Permettre un nouveau départ à la Grèce

Le nouveau gouvernement grec a joué son va-tout en déclarant unilatéralement qu’il ne respecterait pas l’accord conclu entre son précédesseur et les créanciers du pays, et qu’il augmenterait les dépenses publiques tout en maintenant son insolvabilité.

La réponse était prévisible : le reste de la zone euro, notamment la Banque centrale européenne (BCE) et l’Allemagne, ont eu l’impression de faire l’objet d’un chantage et ont mis la Grèce au défi. La BCE a rendu l’accès à ses liquidités plus difficile pour les banques grecques ; Berlin a déclaré qu’une sortie de la Grèce de la zone euro pouvait être gérable.

Cette réponse est nécessaire, mais insuffisante. Nécessaire, car le système monétaire ne saurait être crédible si un pays membre peut le prendre en otage en décidant d’augmenter ses dépenses aux frais des autres membres, tout en espérant recevoir des financements de la BCE. Un pays ne saurait davantage répudier des accords conclus entre un gouvernement précédent et ses partenaires.

Lutte contre l’évasion fiscale et la corruption

Mais cette réponse est insuffisante, car le nouveau gouvernement grec a été élu en recevant un appui très solide pour changer de cap aussi bien dans la politique économique intérieure que dans les relations avec ses partenaires. Ne pas en tenir compte n’est pas envisageable. Les Grecs ont besoin d’une perspective réaliste d’améliorer leur vie quotidienne.

Mais cette perspective ne saurait résulter d’un chantage ; elle doit découler d’une action sérieuse sur le plan national, et d’un accord entre les partenaires de l’Eurogroupe. Quels seraient les éléments d’un tel accord ?
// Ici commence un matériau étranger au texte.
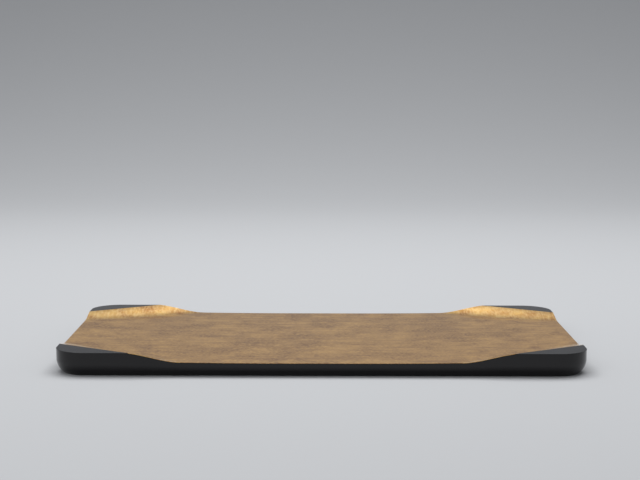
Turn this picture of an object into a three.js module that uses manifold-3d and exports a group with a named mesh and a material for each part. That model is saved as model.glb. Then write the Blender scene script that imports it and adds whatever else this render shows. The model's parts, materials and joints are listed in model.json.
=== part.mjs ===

Premièrement, Athènes doit tenir ses promesses de résolution des problèmes internes. Comme l’a dit Yanis Varoufakis, le nouveau ministre grec des finances, la lutte contre l’évasion fiscale et la corruption est essentielle, et le gouvernement précédent ne l’a pas suffisamment considérée comme une priorité. Un plan concret et sa mise en œuvre effective contribueraient considérablement au renforcement de la crédibilité du nouveau gouvernement, en Grèce et à l’étranger.

Détresse sociale

Deuxièmement, il faut répondre aux besoins de financement de la Grèce dans les mois à venir. Sinon, elle ne pourra ni rembourser sa dette au Fonds monétaire international et à la BCE en temps et en heure, ni couvrir toutes ses dépenses. Pour bénéficier d’un financement européen, elle devra satisfaire aux conditions posées, mais celles-ci pourraient être remplies sans passer par la « troïka », rejetée par le nouveau gouvernement.

Troisièmement, il faut revoir le niveau d’excédent primaire exigé. Trop bas, il ferait augmenter la charge supportée par les contribuables étrangers ; supérieur à 4 %, il s’avérerait irréaliste. La situation sociale est épouvantable dans certaines parties de la Grèce, ainsi que dans d’autres pays en crise. L’UE pourrait convenir d’un programme destiné à atténuer la détresse sociale là où cela s’avère nécessaire.

Quatrièmement, il faut diminuer le poids de la dette. Actuellement, les intérêts payés par Athènes sont faibles, comparables à ceux de l’Allemagne ou de la France (respectivement 2 %, 1,8 % et 2,3 % du PIB), grâce au répit de huit ans que ses créanciers lui ont accordé. Il n’est donc pas envisageable de réduire le poids de la dette sur le budget actuel.

En revanche, il est possible de lever l’incertitude sur les remboursements futurs. Si la Grèce surmonte ses faiblesses structurelles, la croissance pourrait reprendre et le ratio dette/PIB (aujourd’hui de 125%) diminuer. Mais la croissance peut tout aussi bien être faible. Or, les investisseurs boudent les pays à la solvabilité incertaine. Une solution pour lever l’incertitude serait d’indexer les prêts sur l’évolution du PIB.

Un accord est encore envisageable, mais c’est à la Grèce de faire le plus gros effort.

Guntram B. Wolff , Institut Bruegel, Bruxelles.